Characterizing overwater roughness Reynolds number during hurricanes

Abstract

The Reynolds number, which is the dimensionless ratio of the inertial force to the viscous force, is of great importance in the theory of hydrodynamic stability and the origin of turbulence. To investigate aerodynamically rough flow over a wind sea, pertinent measurements of wind and wave parameters from three data buoys during Hurricanes Kate, Lili, Ivan, Katrina, Rita, and Wilma are analyzed. It is demonstrated that wind seas prevail when the wind speed at 10 m and the wave steepness exceed 9 m s−1 and 0.020, respectively. It is found that using a power law the roughness Reynolds number is statistically significantly related to the significant wave height instead of the wind speed as used in the literature.
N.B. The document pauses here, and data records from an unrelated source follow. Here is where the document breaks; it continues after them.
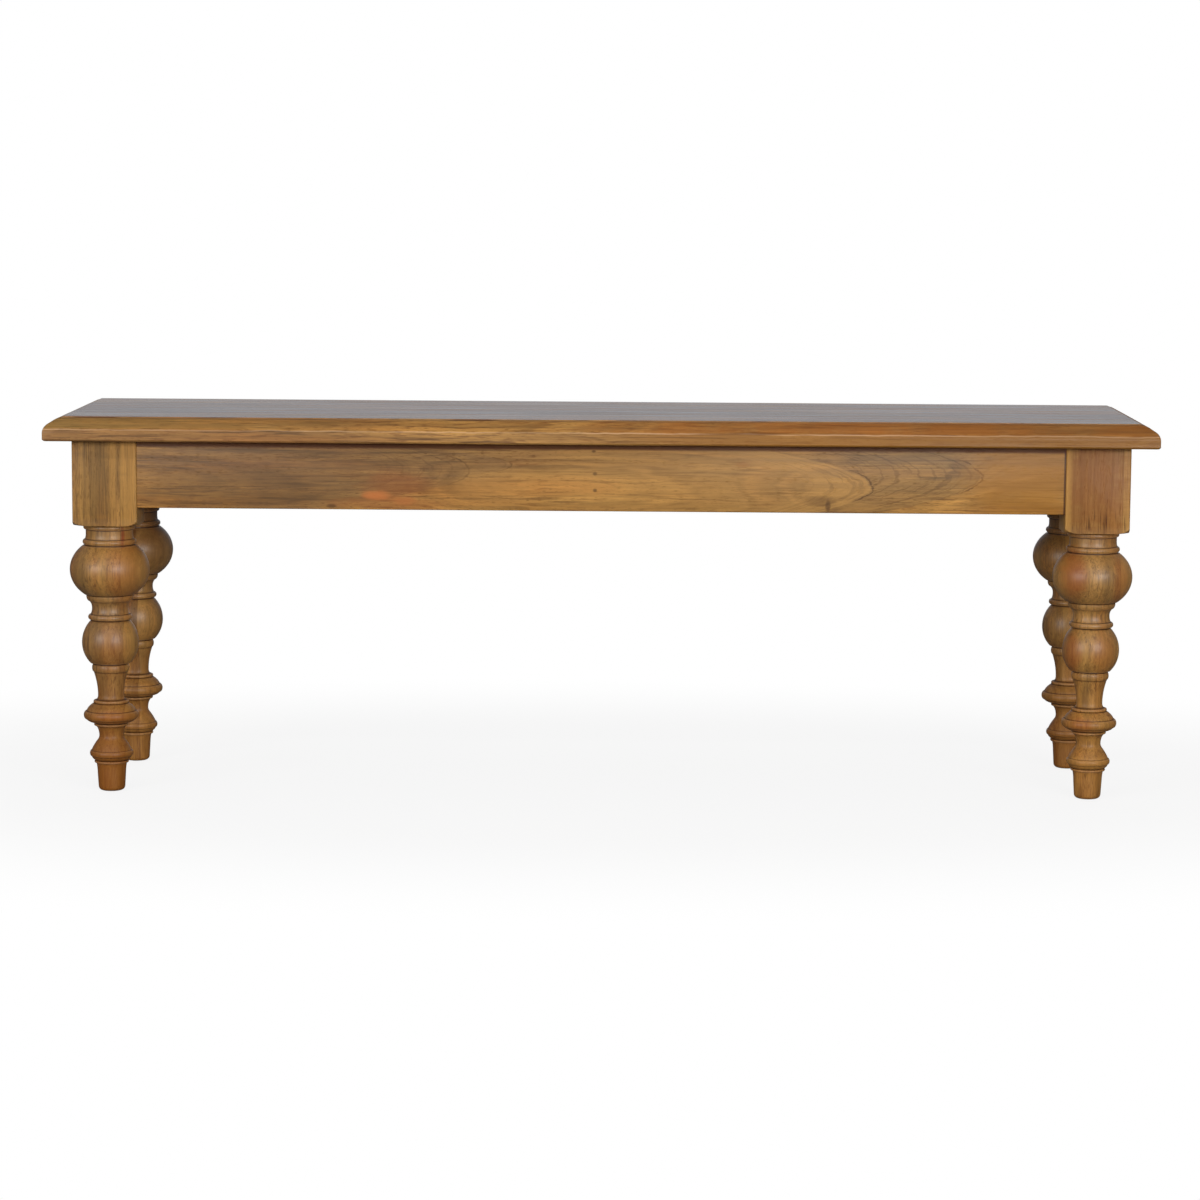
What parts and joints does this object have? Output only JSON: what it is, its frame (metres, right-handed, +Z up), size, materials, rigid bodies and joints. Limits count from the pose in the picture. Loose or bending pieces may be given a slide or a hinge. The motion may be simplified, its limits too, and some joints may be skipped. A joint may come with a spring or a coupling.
{
  "type": "dining bench",
  "caption": "Long narrow dining bench in solid wood: moulded seat of edge-glued boards on an apron frame with stout turned legs.",
  "frame": {"origin": "on the floor under the middle of the seat", "axes": "+X along the length of the bench, to the right seen from the front; -Y the front; +Z up"},
  "size_m": [1.3, 0.35, 0.45],
  "materials": {
    "seat_wood": "satin lacquer, honey brown",
    "leg_wood": "satin lacquer, honey brown",
    "apron_wood": "satin lacquer, honey brown",
    "raw_wood": "planed, unfinished",
    "steel_hardware": "zinc plated",
    "zinc_screws": "yellow zinc plated"
  },
  "bodies": {
    "root": {"seat_board_front": "seat_wood", "seat_board_front_middle": "seat_wood", "seat_board_rear_middle": "seat_wood", "seat_board_rear": "seat_wood", "leg_front_left": "leg_wood", "leg_front_right": "leg_wood", "leg_rear_left": "leg_wood", "leg_rear_right": "leg_wood", "apron_front": "apron_wood", "apron_rear": "apron_wood", "apron_left": "apron_wood", "apron_right": "apron_wood", "corner_brace_front_left": "raw_wood", "corner_brace_front_right": "raw_wood", "corner_brace_rear_left": "raw_wood", "corner_brace_rear_right": "raw_wood", "seat_cleat_front_left": "raw_wood", "seat_cleat_front_right": "raw_wood", "seat_cleat_rear_left": "raw_wood", "seat_cleat_rear_right": "raw_wood", "centre_rail": "raw_wood", "hanger_bolts": "steel_hardware", "bolt_washers": "steel_hardware", "bolt_nuts": "steel_hardware", "brace_screws": "zinc_screws", "cleat_screws": "zinc_screws", "seat_screws": "zinc_screws"}
  },
  "joints": []
}
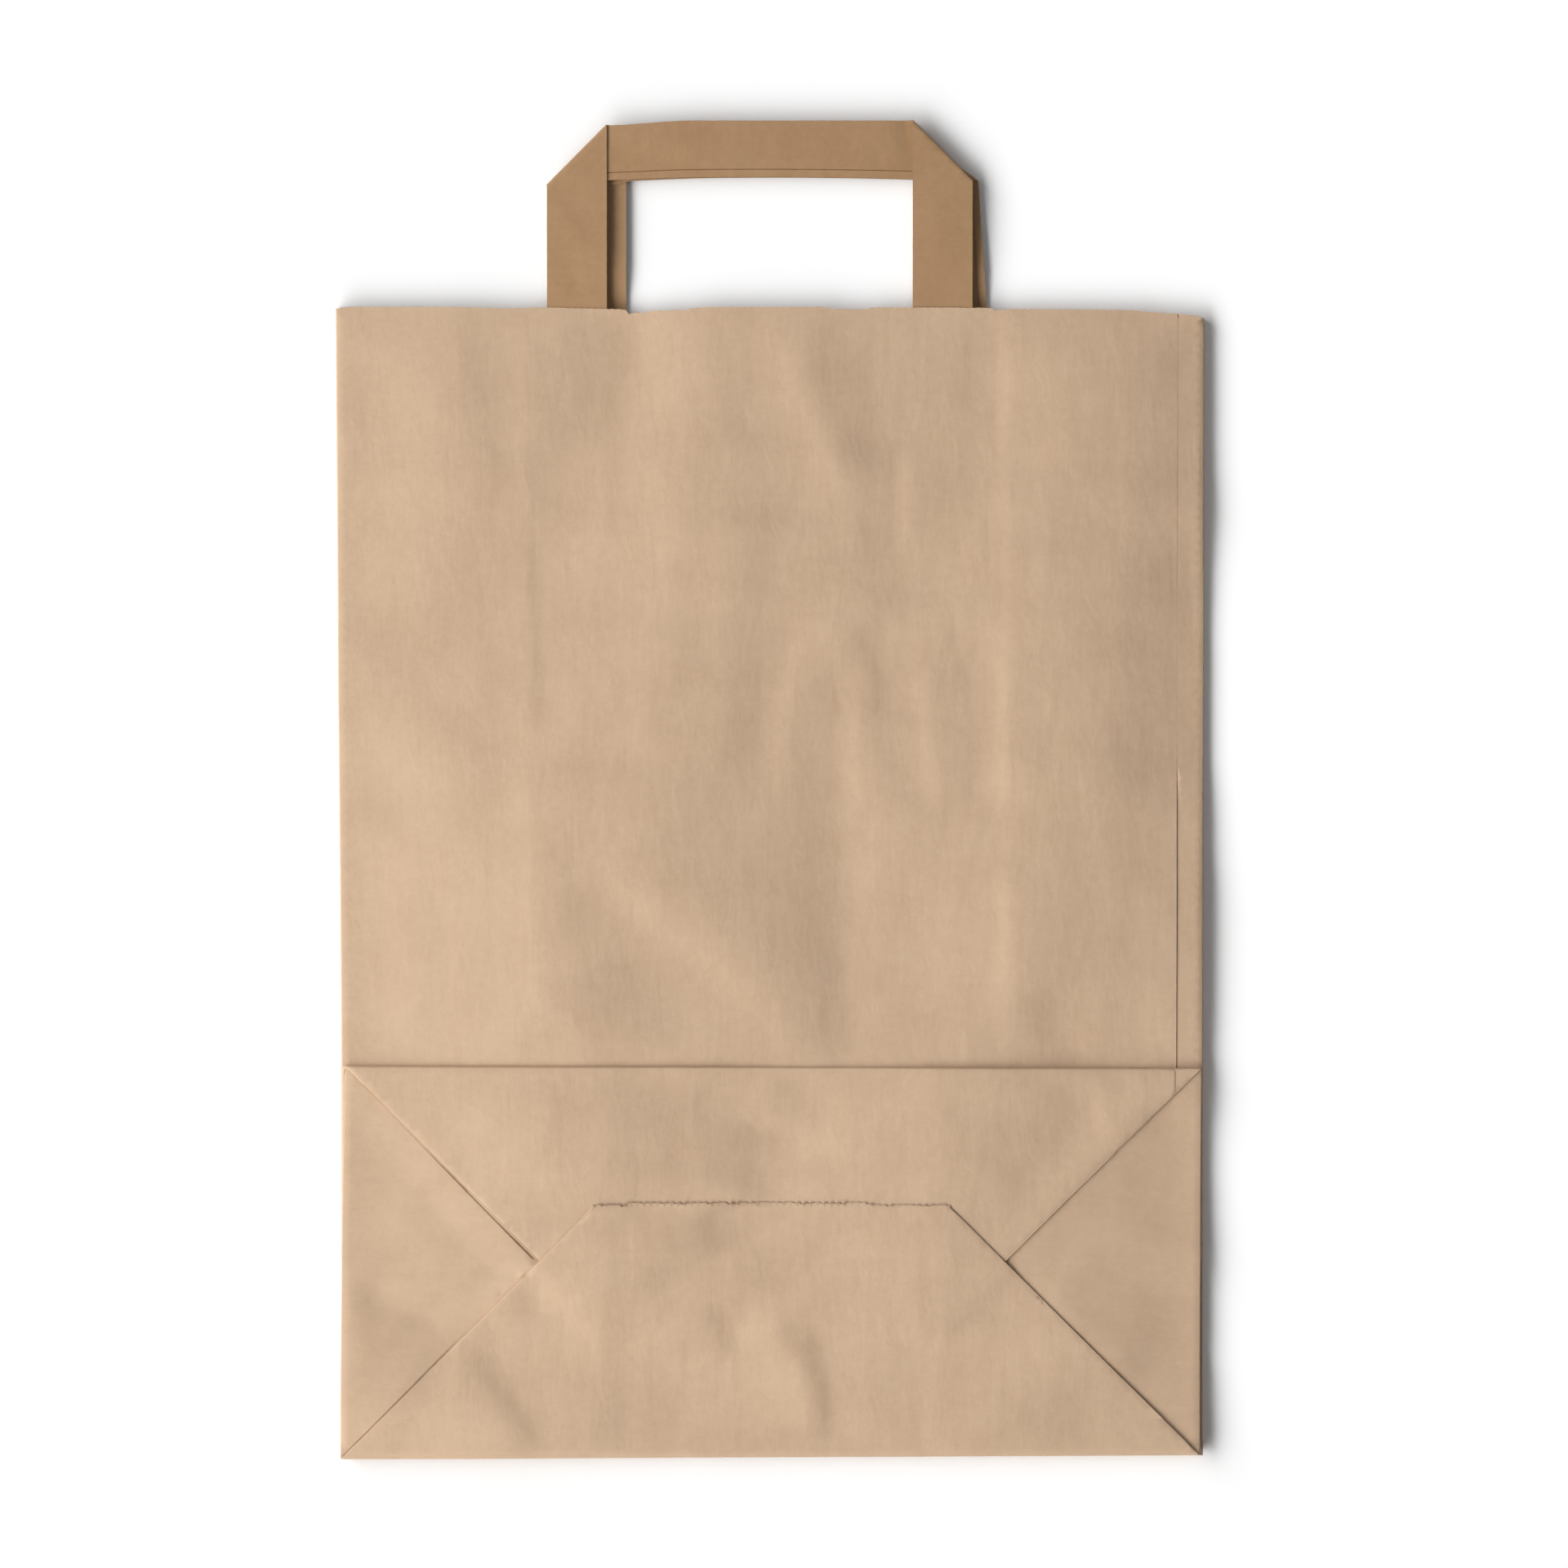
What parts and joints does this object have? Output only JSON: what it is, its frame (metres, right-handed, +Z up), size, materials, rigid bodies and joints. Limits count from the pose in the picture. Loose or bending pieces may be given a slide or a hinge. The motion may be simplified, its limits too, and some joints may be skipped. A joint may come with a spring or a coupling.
{
  "type": "paper carrier bag",
  "caption": "Flat-folded kraft paper carrier bag with side gussets, a block bottom turned up onto its front, and flat paper handles at the mouth.",
  "frame": {"origin": "under the middle of the whole outline, handles included, on the surface that the flat bag lies on", "axes": "+X across the bag to the side with the lengthwise seam, +Y from the bottom fold to the mouth and handles, +Z up out of the front of the bag"},
  "size_m": [0.26, 0.402, 0.0046],
  "materials": {
    "kraft_body": "plain brown kraft paper, matt, faintly ribbed and fibrous",
    "kraft_strip": "darker brown kraft paper, folded to three plies and pressed flat"
  },
  "bodies": {
    "root": {"bag_body": "kraft_body", "front_handle": "kraft_strip", "back_handle": "kraft_strip", "front_handle_patch": "kraft_body", "back_handle_patch": "kraft_body"}
  },
  "joints": []
}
The reason for this characterization is to avoid any self-correlation between Reynolds number and the wind speed. It is found that although most values of R_{*} were below 500, they could reach to approximately 1000 near the radius of maximum wind. It is shown that, when the significant wave height exceeds approximately 2 m in a wind sea, the air flow over that wind sea is already under the fully rough condition. Further analysis of simultaneous measurements of wind and wave parameters using the logarithmic law indicates that the estimated overwater friction velocity is consistent with other methods including the direct (eddy-covariance flux) measurements, the atmospheric vorticity approach, and the sea-surface current measurements during four slow moving super typhoons with wind speed up to 70 m s−1.